In prior art piezotransformers, a percentage of the output voltage or current is oftentimes used for the feedback signal Because the phase of the output signal, with respect to the input drive signal, can change as the load varies, such an approach may only be employed for a constant load.
Also, in prior art piezotransformers where feedback tabs are used, the feedback signal is not truly independent of the load. This is due to the fact that the feedback signal reflects some of the phase changes that occur as the load changes.
Still another drawback with prior art piezotransformers is that the voltage feedback tab is physically located in an area of the transformer which couples energy from the input drive signal. In other words, the prior art feedback tabs are located in the driving section of the transformer. This has the adverse effect of allowing higher order harmonics to be fed back to the input section making it difficult to track resonance.
Additionally, another drawback with the prior art is that the feedback tab is physically located in an area of the transformer which supports spurious vibration modes. Moreover many prior art transformers have physical dimensions which do not suppress spurious vibration modes.
If a piezotransformer having a feedback voltage could be made independent from the output voltage, such that the phase of the feedback voltage with respect to the drive voltage was constant at resonance, then the resonant frequency for varying loads could be maintained.

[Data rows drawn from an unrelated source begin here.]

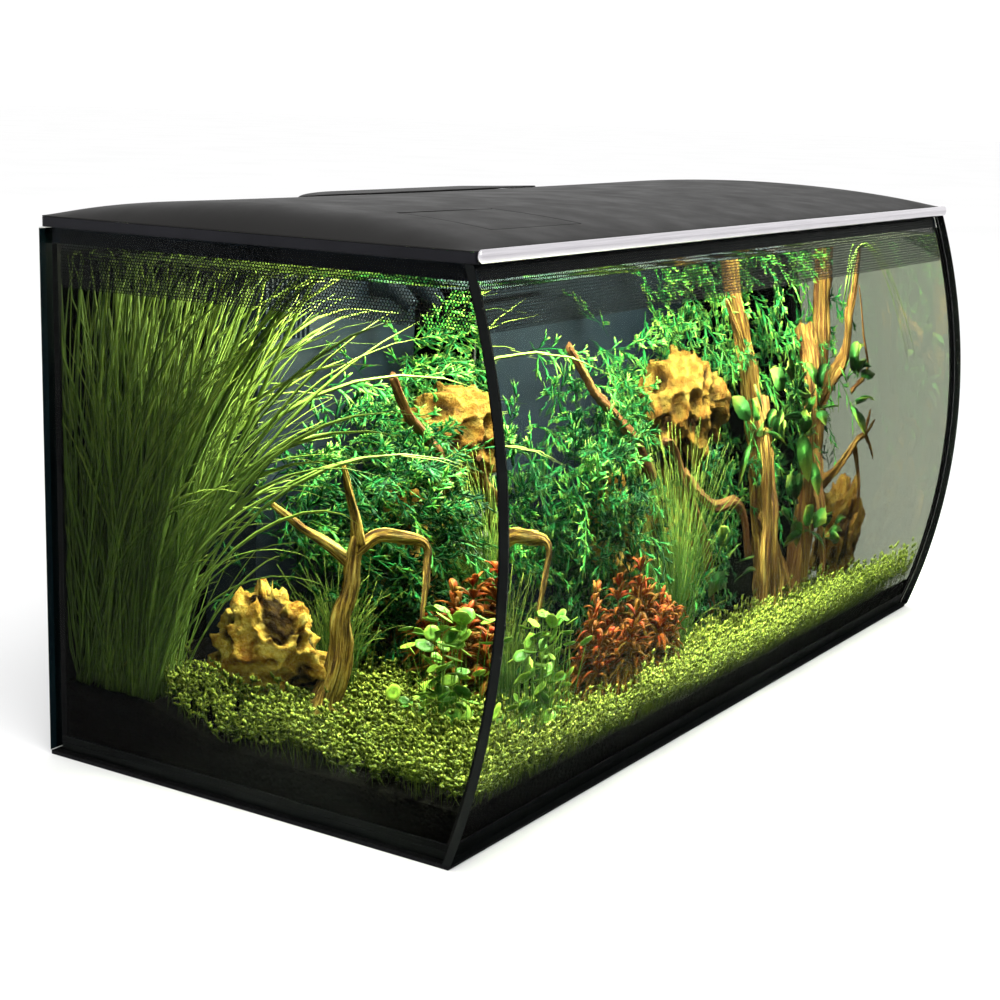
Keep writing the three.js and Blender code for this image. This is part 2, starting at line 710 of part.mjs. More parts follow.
const NOZZLE_TILT = (38 * Math.PI) / 180;
const NOZZLE = { back: 138, stop: 130, elbow: 124, front: 121, reach: 26, ductR: 5.5, mouthR: 5 };

// A collar that pushes over an outlet, with a spout that points down into the tank.
function nozzle(name, x) {
  const level = (y) => [x, y, OUTLET_Z];
  const down = (distance) => [
    x,
    NOZZLE.elbow - distance * Math.cos(NOZZLE_TILT),
    OUTLET_Z - distance * Math.sin(NOZZLE_TILT),
  ];
  const collar = rod(level(NOZZLE.back), level(NOZZLE.front), OUTLET_R + 3);
  const spout = rod(down(0), down(NOZZLE.reach), OUTLET_R + 1.5, 20, OUTLET_R - 1);
  const socket = rod(level(NOZZLE.back + 1), level(NOZZLE.stop), OUTLET_R + 0.4);
  const duct = rod(level(NOZZLE.stop + 1), level(NOZZLE.elbow), NOZZLE.ductR);
  const mouth = rod(down(-2), down(NOZZLE.reach + 4), NOZZLE.mouthR);
  part(name, collar.add(spout).subtract(socket).subtract(duct).subtract(mouth), blackPlastic());
}

// ---- planted layout ----
const smooth = (t) => {
  const s = Math.min(1, Math.max(0, t));
  return s * s * (3 - 2 * s);
};
// The soil banks up towards the back and falls slightly to the right.
const soilZ = (x, y) => 38 + 19 * smooth((y - 30) / 85) - (7 * (x + HALF_W)) / (2 * HALF_W);

// A limb of driftwood that tapers along a smooth curve.
function limb(points, r0, r1, grow = 0) {
  const curve = new THREE.CatmullRomCurve3(points.map((p) => new THREE.Vector3(...p)));
  const steps = points.length * 3;
  const sides = 8;
  const frames = curve.computeFrenetFrames(steps, false);
  const position = [];
  const index = [];
  for (let i = 0; i <= steps; i++) {
    const centre = curve.getPointAt(i / steps);
    const radius = r0 + ((r1 - r0) * i) / steps + grow;
    for (let j = 0; j < sides; j++) {
      const a = (j * 2 * Math.PI) / sides;
      const out = frames.normals[i]
        .clone()
        .multiplyScalar(Math.cos(a) * radius)
        .addScaledVector(frames.binormals[i], Math.sin(a) * radius);
      position.push(...centre.clone().add(out).toArray());
    }
  }
  for (let i = 0; i < steps; i++) {
    for (let j = 0; j < sides; j++) {
      const a = i * sides + j;
      const b = i * sides + ((j + 1) % sides);
      index.push(a, b, b + sides, a, b + sides, a + sides);
    }
  }
  for (let j = 1; j + 1 < sides; j++) {
    index.push(0, j + 1, j);
    index.push(steps * sides, steps * sides + j, steps * sides + j + 1);
  }
  const geometry = new THREE.BufferGeometry();
  geometry.setAttribute("position", new THREE.Float32BufferAttribute(position, 3));
  geometry.setIndex(index);
  return solid(geometry);
}

const leftWood = (grow) =>
  [
    [[[-302, 6, 32], [-292, 0, 80], [-280, -8, 140], [-270, -14, 186]], 13, 10],
    [[[-270, -14, 184], [-276, -10, 210], [-283, -6, 236]], 7, 3],
    [[[-272, -13, 178], [-256, -30, 184], [-240, -56, 182], [-244, -62, 158], [-262, -66, 130]], 8, 3.5],
    [[[-274, -8, 170], [-268, 20, 172], [-280, 60, 198]], 8, 4],
  ].map(([points, r0, r1]) => limb(points, r0, r1, grow));
const rearWood = (grow) =>
  limb([[236, 62, 28], [222, 64, 100], [190, 62, 200], [166, 62, 290], [160, 66, 340]], 17, 11, grow);
const rightWood = (grow) =>
  [
    [[[296, 62, 28], [304, 62, 120], [322, 62, 220], [344, 58, 300], [356, 60, 350]], 18, 13],
    [[[318, 54, 200], [340, 20, 240], [350, 4, 282], [372, 0, 330]], 8, 4],
  ].map(([points, r0, r1]) => limb(points, r0, r1, grow));
const joined = (bodies) => bodies.reduce((whole, body) => whole.add(body));

// A weathered stone: a ball with a wavy surface.
function boulder({ at, size, phase }, grow = 0) {
  const geometry = new THREE.IcosahedronGeometry(1, 2);
  const p = geometry.attributes.position;
  const v = new THREE.Vector3();
  for (let i = 0; i < p.count; i++) {
    v.fromBufferAttribute(p, i);
    const wave =
      1 +
      0.09 * Math.sin(4.1 * v.x + phase) * Math.cos(3.3 * v.y - phase) +
      0.07 * Math.sin(5.2 * v.z + 2 * phase);
    p.setXYZ(
      i,
      at[0] + v.x * (size[0] * wave + grow),
      at[1] + v.y * (size[1] * wave + grow),
      at[2] + v.z * (size[2] * wave + grow),
    );
  }
  return solid(geometry);
}

const stones = {
  rock_left: { at: [-290, 56, 92], size: [44, 50, 46], phase: 0.4 },
  rock_middle: { at: [-52, 54, 120], size: [36, 32, 76], phase: 1.7 },
  rock_upper: { at: [60, 56, 222], size: [60, 42, 42], phase: 2.9 },
  rock_base: { at: [46, 80, 106], size: [48, 34, 62], phase: 4.4 },
  rock_right: { at: [334, 10, 98], size: [52, 40, 50], phase: 5.6 },
};

// A clump of foliage: a column of ellipses whose centre and spread change with height.
function clump(rings) {
  const sides = 14;
  const position = [];
  const index = [];
  for (const [x, y, z, rx, ry] of rings) {
    for (let j = 0; j < sides; j++) {
      const a = (j * 2 * Math.PI) / sides;
      position.push(x + rx * Math.cos(a), y + ry * Math.sin(a), z);
    }
  }
  for (let i = 0; i + 1 < rings.length; i++) {
    for (let j = 0; j < sides; j++) {
      const a = i * sides + j;
      const b = i * sides + ((j + 1) % sides);
      index.push(a, b, b + sides, a, b + sides, a + sides);
    }
  }
  const last = (rings.length - 1) * sides;
  for (let j = 1; j + 1 < sides; j++) {
    index.push(0, j + 1, j);
    index.push(last, last + j, last + j + 1);
  }
  const geometry = new THREE.BufferGeometry();
  geometry.setAttribute("position", new THREE.Float32BufferAttribute(position, 3));
  geometry.setIndex(index);
  return solid(geometry);
}

const clumps = {
  tall_grass: [
    [-374, 150, 62, 20, 30],
    [-362, 130, 160, 32, 46],
    [-344, 104, 260, 46, 68],
    [-322, 80, 345, 58, 84],
  ],
  fern_thicket_left: [
    [-136, 104, 64, 26, 30],
    [-138, 98, 160, 44, 44],
    [-136, 92, 250, 60, 46],
    [-130, 90, 305, 44, 40],
  ],
  fern_thicket_right: [
    [206, 116, 60, 20, 16],
    [206, 116, 160, 30, 24],
    [200, 116, 300, 40, 26],
    [196, 116, 345, 34, 20],
  ],
  red_bush: [
    [-126, -64, 50, 34, 26],
    [-126, -64, 100, 62, 40],
    [-124, -62, 150, 40, 30],
  ],
  pennywort: [
    [-268, -92, 50, 14, 10],
    [-270, -92, 90, 22, 16],
    [-268, -90, 136, 16, 12],
  ],
  hair_grass_left: [
    [-234, 20, 62, 14, 14],
    [-230, 22, 110, 24, 24],
    [-228, 24, 150, 26, 26],
  ],
  hair_grass_middle: [
    [-4, -14, 50, 16, 12],
    [-6, -14, 120, 34, 20],
    [-8, -14, 190, 44, 24],
  ],
  broad_leaf_plant: [
    [262, -4, 120, 10, 10],
    [262, -2, 180, 34, 26],
    [256, -4, 236, 30, 20],
  ],
};

function largest(body) {
  const pieces = body.decompose();
  return pieces.reduce((a, b) => (a.volume() > b.volume() ? a : b));
}

function layout() {
  const clearance = 0.6;
  const obstacles = [
    joined(leftWood(clearance)),
    joined(rightWood(clearance)),
    rearWood(clearance),
    ...Object.values(stones).map((shape) => boulder(shape, clearance)),
    box(
      BOX.x0 - GAP,
      BOX.x1 + GAP,
      BOX.y0 - GAP,
      BOX.y1 + 2,
      BOX.z0 - GAP,
      BOX.z1 + 1,
    ),
  ];
  const clearOf = (body, blocks) => largest(blocks.reduce((a, b) => a.subtract(b), body));

  const back = INNER_BACK_Y - GAP;
  const bank = terrain(
    even(-SEAM_OUT, SEAM_OUT, 16),
    even(-195, back, 14),
    FLOOR_Z + GAP,
    soilZ,
  ).intersect(frontBlock(-SEAM_OUT, SEAM_OUT, FLOOR_Z, 90, INSET, back, 8));
  const corners = [-1, 1].flatMap((side) => {
    const x0 = side < 0 ? -SEAM_OUT - 1 : SEAM_IN - GAP;
    const x1 = x0 + SEAM + GAP + 1;
    return [
      box(x0, x1, back - SEAM - GAP, back + 1, CORNER_SEAM_Z - 1, 100),
      frontStrip(x0, x1, CORNER_SEAM_Z - 1, 100, INSET - 1, INSET + SEAM + GAP),
    ];
  });
  part(
    "substrate",
    clearOf(bank, [floorSeam(GAP), ...corners, ...obstacles]),
    finish(0x0c0b0b, 0.9, 0, 1),
  );
  part("driftwood_left", joined(leftWood(0)), wood());

  const trunks = obstacles.slice(0, 3);
  const laid = [];
  for (const [name, shape] of Object.entries(stones)) {
    const rock = clearOf(boulder(shape), [...trunks, ...laid]);
    part(name, rock, stone());
    laid.push(boulder(shape, clearance));
  }
  part("driftwood_rear", rearWood(0), wood());
  part("driftwood_right", joined(rightWood(0)), wood());

  for (const [name, rings] of Object.entries(clumps)) {
    part(name, clearOf(clump(rings), obstacles), foliage());
  }
}

tankPanes();
seams();
rimAndFilms();
hoodCrown();
serviceHatch();
hoodFrame();
lamp();
filterBox();
foamCartridge();
mediaBasket();
pump();
OUTLET_X.forEach((x, i) => nozzle("return_nozzle_" + (i + 1), x));
layout();

export default group;
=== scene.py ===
"""A planted aquarium with a curved front pane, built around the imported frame.

Sizes and places are millimetres, as in the part's source. build() turns them into metres.
"""
import json
import math

import bmesh
import bpy
import numpy as np
from mathutils import Matrix, Vector, noise

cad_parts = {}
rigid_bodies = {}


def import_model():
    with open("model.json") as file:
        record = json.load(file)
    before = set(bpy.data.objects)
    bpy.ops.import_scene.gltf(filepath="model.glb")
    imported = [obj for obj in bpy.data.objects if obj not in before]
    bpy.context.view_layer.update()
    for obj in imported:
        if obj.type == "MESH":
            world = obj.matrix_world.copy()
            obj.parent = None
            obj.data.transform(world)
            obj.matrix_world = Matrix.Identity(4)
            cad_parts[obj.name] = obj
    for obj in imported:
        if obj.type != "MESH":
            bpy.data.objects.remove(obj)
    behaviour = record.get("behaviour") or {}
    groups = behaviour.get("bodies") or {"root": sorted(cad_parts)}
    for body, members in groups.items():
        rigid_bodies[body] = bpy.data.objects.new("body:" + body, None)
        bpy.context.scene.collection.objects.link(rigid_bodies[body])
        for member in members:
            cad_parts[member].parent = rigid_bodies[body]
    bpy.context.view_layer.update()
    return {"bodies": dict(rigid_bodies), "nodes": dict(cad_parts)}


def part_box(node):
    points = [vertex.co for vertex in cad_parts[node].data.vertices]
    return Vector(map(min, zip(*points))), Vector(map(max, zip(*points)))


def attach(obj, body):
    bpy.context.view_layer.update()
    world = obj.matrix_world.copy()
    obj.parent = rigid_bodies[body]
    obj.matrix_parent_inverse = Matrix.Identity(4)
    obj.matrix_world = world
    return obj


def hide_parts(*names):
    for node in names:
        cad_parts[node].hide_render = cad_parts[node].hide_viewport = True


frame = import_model()
MM = 0.001

# ---- sizes shared with the part ----
HALF_W = 410
GLASS_T = 6
GLASS_Z = 3.3
FLOOR_Z = 9.3
SIDE_X = HALF_W - GLASS_T
INNER_BACK_Y = 193.2
TANK_H = 392
SEAM = 5
INSET = 6.3
JOINT = (6.02, 6.28)  # how far the corner joint lies behind the front pane's outer face
FRONT_R = 572.6
BULGE_Y = -200
BULGE_Z = 205
WATER_Z = 375

HOOD = (408.5, -168.5, 199.5)  # half length, front and back
HOOD_CORNER_R = 4
CROWN_BASE = 399.6
CROWN_TOP = 400
HOOD_T = 2.5
FLAP_GAP = 0.8
HINGE_R = 2.4
HINGE_BORE = 1.5
HATCH_LIP = 6
HATCH_SLOPE = 45
HATCH_ROUND = 7
HATCH_BACK_Z = 409.3

# ---- sizes of what only shows here ----
DOT_PITCH = 2.4
DOT_HOLE = 2.0
DOT_T = 0.25
RIPPLE = 0.25
WET_GAP = 1.2  # between the water and the glass
UP = np.array([0.0, 0.0, 1.0])
ACROSS = np.array([0.0, 1.0, 0.0])


def box(node):
    """A CAD node's lowest and highest corners, in millimetres."""
    low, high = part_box(node)
    return np.array(low) / MM, np.array(high) / MM


def front_y(z, behind=0.0):
    """Y of the curved front pane at a height, a distance behind its outer face."""
    return BULGE_Y + FRONT_R - np.sqrt((FRONT_R - behind) ** 2 - (z - BULGE_Z) ** 2)


def xyz(x, y, z):
    """Points from coordinates, each an array or one number for all."""
    return np.stack(np.broadcast_arrays(x, y, z), -1)


def smooth(t):
    t = np.clip(t, 0, 1)
    return t * t * (3 - 2 * t)


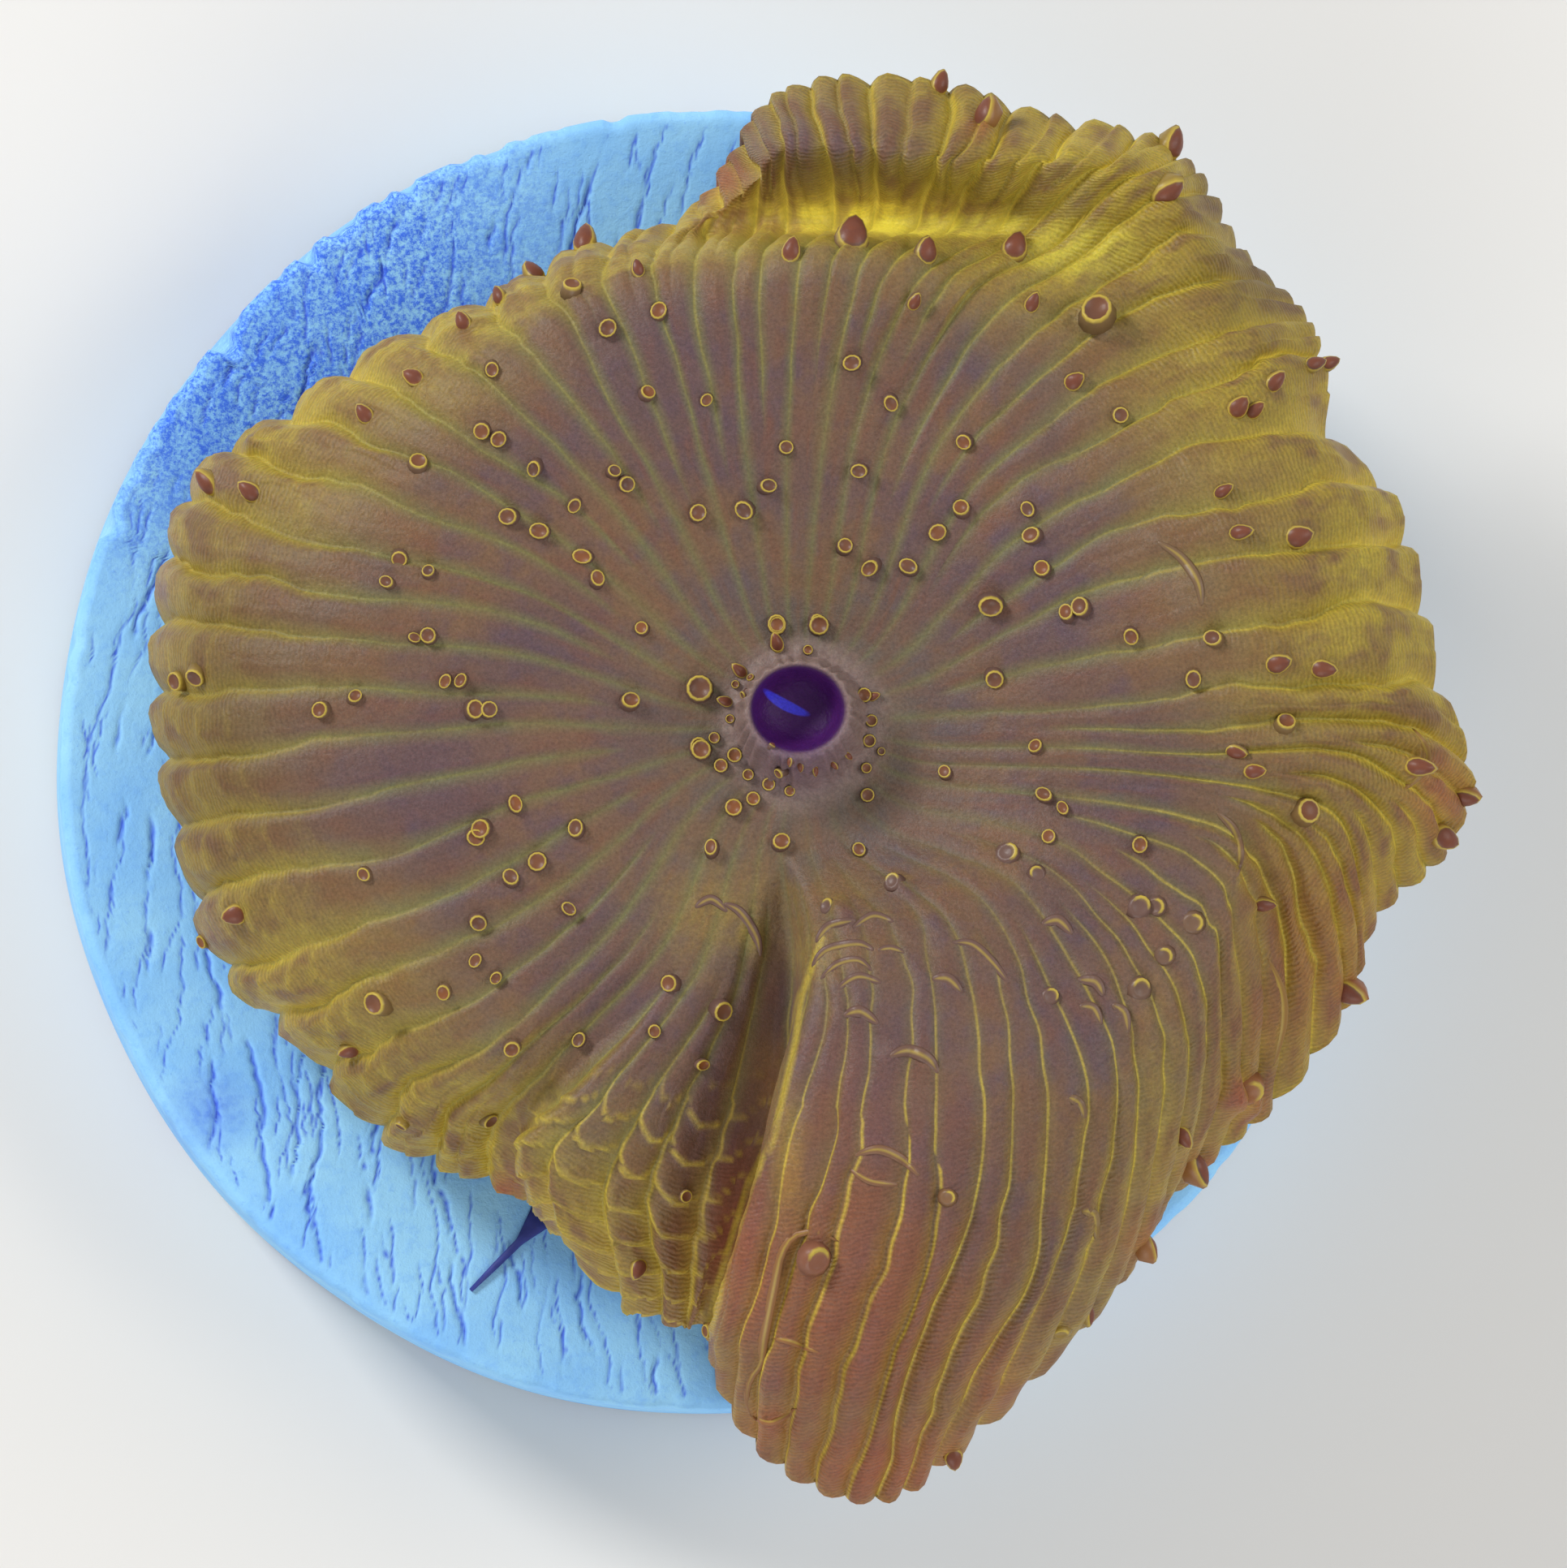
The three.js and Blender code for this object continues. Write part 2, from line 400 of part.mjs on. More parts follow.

A piezoelectric transformer with a voltage feedback section (voltage feedback tab) which can be used to keep the transformer "on resonance" and which is isolated by its strategic placement in the driven section of the transformer and which provides feedback control in the form of a feedback voltage which has a constant phase relationship for varying loads at resonance relative to the input voltage and which reduces harmonics at a frequency of interest and which provides a low-cost solution to a complicated frequency tracking problem by reducing the number of required electronic components would be considered an improvement in the art.